第1曲やコーダをはじめ、「レリオ」においては重要なポイントで「幻想交響曲」の固定楽想(イデ・フィクス)が現れて全体の統一感をもたらしていますが、同時に全曲を通じて中心となる「語り」の役割がきわめて重要なため、歌手ではなく、すぐれた第一級の演劇俳優が演じるよう指定されています。
ベルリオーズの指定はさらに続き、本番で舞台上には語り手のみが立ち、開始から第5曲まではオーケストラ、独唱者、合唱団は舞台に下ろされたままのカーテンの背後で演奏、第6曲の演奏時にのみカーテンが上げられます。これは第6曲以外の全てをレリオの空想上のこととするためで、こうした細部に亘るこだわりにも作品の特異性が際立っています。
独創的なアイディアと天才的力業とでもいうべき画期的な表現が発揮された「レリオ」ですが、ムーティがここに至る過程で、その上演に情熱を傾けてきたのは熱心なファンのあいだでよく知られるところです。
2007年8月にザルツブルク音楽祭でウィーン・フィルと、2008年6月にラヴェンナ・フェスティバルでケルビーニ管弦楽団およびイタリア・ユース管弦楽団の合同オケと、2009年2月にパリ・シャンゼリゼ劇場でフランス国立管弦楽団と、ムーティはひとりの指揮者としては異例ともいえる頻度でこの作品を演奏しており、シカゴ響を指揮したこのたびの内容はこうした実演でのじゅうぶんな成果を踏まえた流れのなかに位置するものといえます。
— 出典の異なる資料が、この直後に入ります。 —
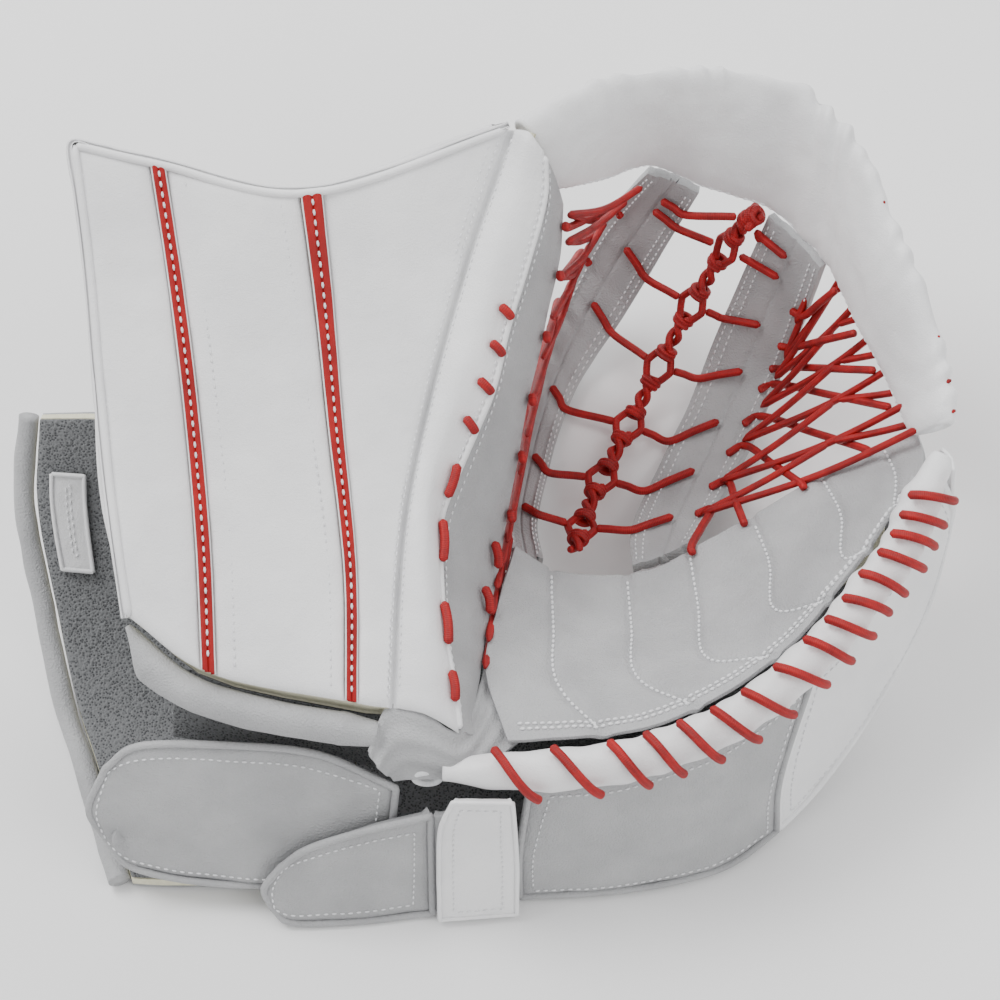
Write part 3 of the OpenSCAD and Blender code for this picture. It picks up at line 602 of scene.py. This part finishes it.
rows.append(seam(front["outer"], [0.06, 0.06], [0.02, 0.98], -0.0006, 120))
rows.append(seam(front["centre"], [0.16, 0.16], [0.02, 0.98], 0.0002, 120))
rows.append(seam(front["centre"], [0.86, 0.86], [0.02, 0.98], 0.0002, 120))
sew("cuff_stitches", "thumb", rows)

# Two red folded bindings run down the cuff, each stitched down its middle with white thread.
red_binding = Finish("red_binding", rough=0.65)
weave = red_binding.bands(900, "X") * red_binding.bands(900, "Y")
red_binding.colour(red_binding.noise(60, 4), [(0.3, (0.34, 0.001, 0.002)), (0.7, (0.52, 0.003, 0.004))])
red_binding.bump(weave + red_binding.noise(900) * 0.5, 0.00025)
for which in ("outer", "inner"):
    skin = leather_face("cuff_stripe_" + which, (0, 0, 1), (0, -1, 0))

    def fold(uu, vv, skin=skin):
        ridge = np.sqrt(np.clip(1 - (np.abs((uu * 2) % 1 - 0.5) * 2) ** 2, 0, 1))
        return 0.0011 * ridge - 0.0002 + 0.0003 * crumple(skin.at(uu, vv), 120, 9)
    mesh = spread(which, skin, (24, 200), fold)
    finished("cuff_binding_" + which, mesh, "thumb", [red_binding], ["cuff_stripe_" + which], 0.0016, "red_binding")
    sew("cuff_binding_stitches_" + which, "thumb", [seam(skin, [0.5, 0.5], [0.01, 0.99], 0.0003, 120)], every=0.0042, length=0.0028, thick=0.0006)
    edging = bmesh.new()
    for u in (0.0, 1.0):
        pipe(edging, skin.at(np.full(90, u), np.linspace(0, 1, 90), -0.0006), 0.0005, 8, close=True)
    finished("cuff_binding_edge_" + which, edging, "thumb", [grain_white])

# The side wall stands along the left and top edges, with white piping where it meets the front.
wall_skin = tube_faces("cuff_edge_gusset", (1, 0, 0), (0, 0, 1))[0]
mesh = spread("wall", wall_skin, (120, 36), lambda uu, vv: 0.0006 + 0.0005 * crumple(wall_skin.at(uu, vv), 60, 4))
finished("cuff_side_wall", mesh, "thumb", [grain_white], ["cuff_edge_gusset"], closed=True, slot="white_leather")
edging = bmesh.new()
left_edge = front["outer"].at(np.zeros(90), np.linspace(1, 0, 90), 0.0002)
top_edge = np.concatenate([front[k].at(np.linspace(0.02, 0.98, 30), np.zeros(30), 0.0002) for k in ("outer", "centre", "inner")])
for line in (left_edge, top_edge):
    pipe(edging, line, 0.0017, 10)
finished("cuff_piping", edging, "thumb", [grain_white])
roll_skin = tube_faces("cuff_bottom_roll", (1, 0, 0), (0, 0, 1))[0]


def rolled(uu, vv):
    places = roll_skin.at(uu, vv)
    return 0.0018 + 0.0012 * crumple(places, 32, 7) + 0.0003 * crumple(places, 90, 2)


finished("cuff_roll", spread("roll", roll_skin, (150, 40), rolled), "thumb", [grain_grey], ["cuff_bottom_roll"], closed=True, slot="grey_leather")
foam_yellow = Finish("foam", rough=0.9)
foam_yellow.colour(foam_yellow.noise(400), [(0.3, (0.7, 0.68, 0.5)), (0.7, (0.8, 0.77, 0.6))]).bump(foam_yellow.cells(1800), 0.0003)
mesh_dark = Finish("spacer_mesh", rough=0.85, sheen=0.2)
holes = mesh_dark.cells(900)
mesh_dark.colour(holes, [(0.2, (0.05, 0.052, 0.056)), (0.5, (0.19, 0.195, 0.2))]).bump(holes + mesh_dark.noise(1500) * 0.2, 0.0005)
board_black = Finish("stiff_board", rough=0.45)
board_black.colour(board_black.noise(90), [(0.3, (0.02, 0.02, 0.022)), (0.7, (0.035, 0.035, 0.04))]).bump(board_black.noise(1800), 0.0001)

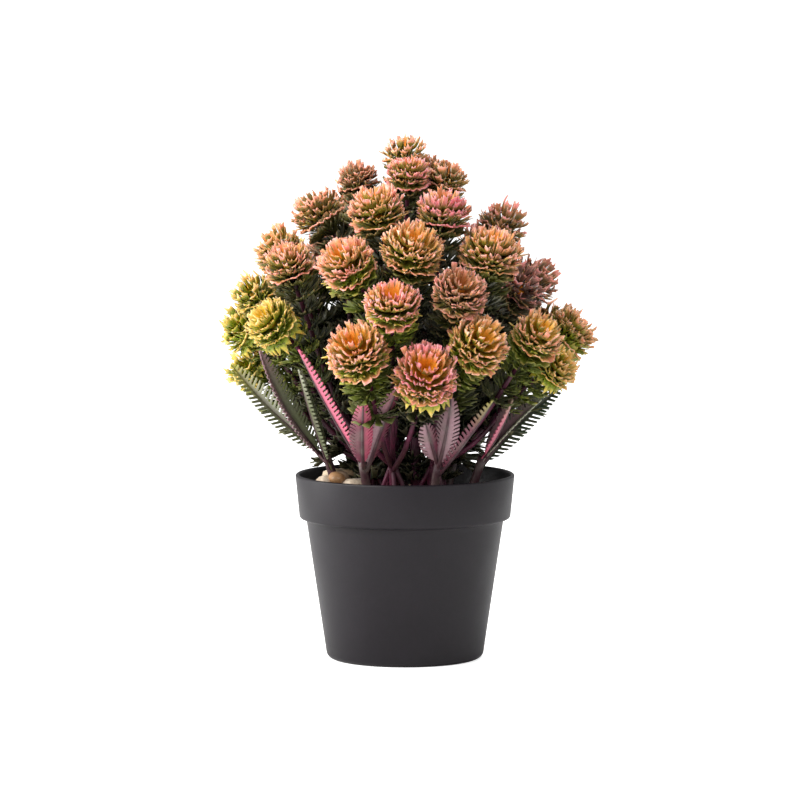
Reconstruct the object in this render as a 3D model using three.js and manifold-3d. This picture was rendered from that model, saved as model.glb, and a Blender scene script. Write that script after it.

当時、この公演の模様は大きく取り上げられましたが、これには「レリオ」の要となる語り手にふさわしく、ムーティによる上記の実演全てに参加していた名優ジェラール・ドパルデューの存在も見逃せません。ムーティとの呼吸もさすがで、フランス語の味わい深いディクションからは、あらためて作曲者の意図を知る思いがします。
なお、ムーティは「幻想交響曲」を、1984年にフィラデルフィア管を指揮してセッション録音、2007年にケルビーニ管弦楽団とイタリア・ユース管弦楽団の合同オケを指揮してライヴ録音していたので、このたびが3種目、「レリオ」については上記ラヴェンナでの公演を収めたライヴ映像作品があったので、2種目となります。
2016年1月には、ムーティとシカゴ響の来日も予定されており、ますます注目度の高まるコンビといえるでしょう。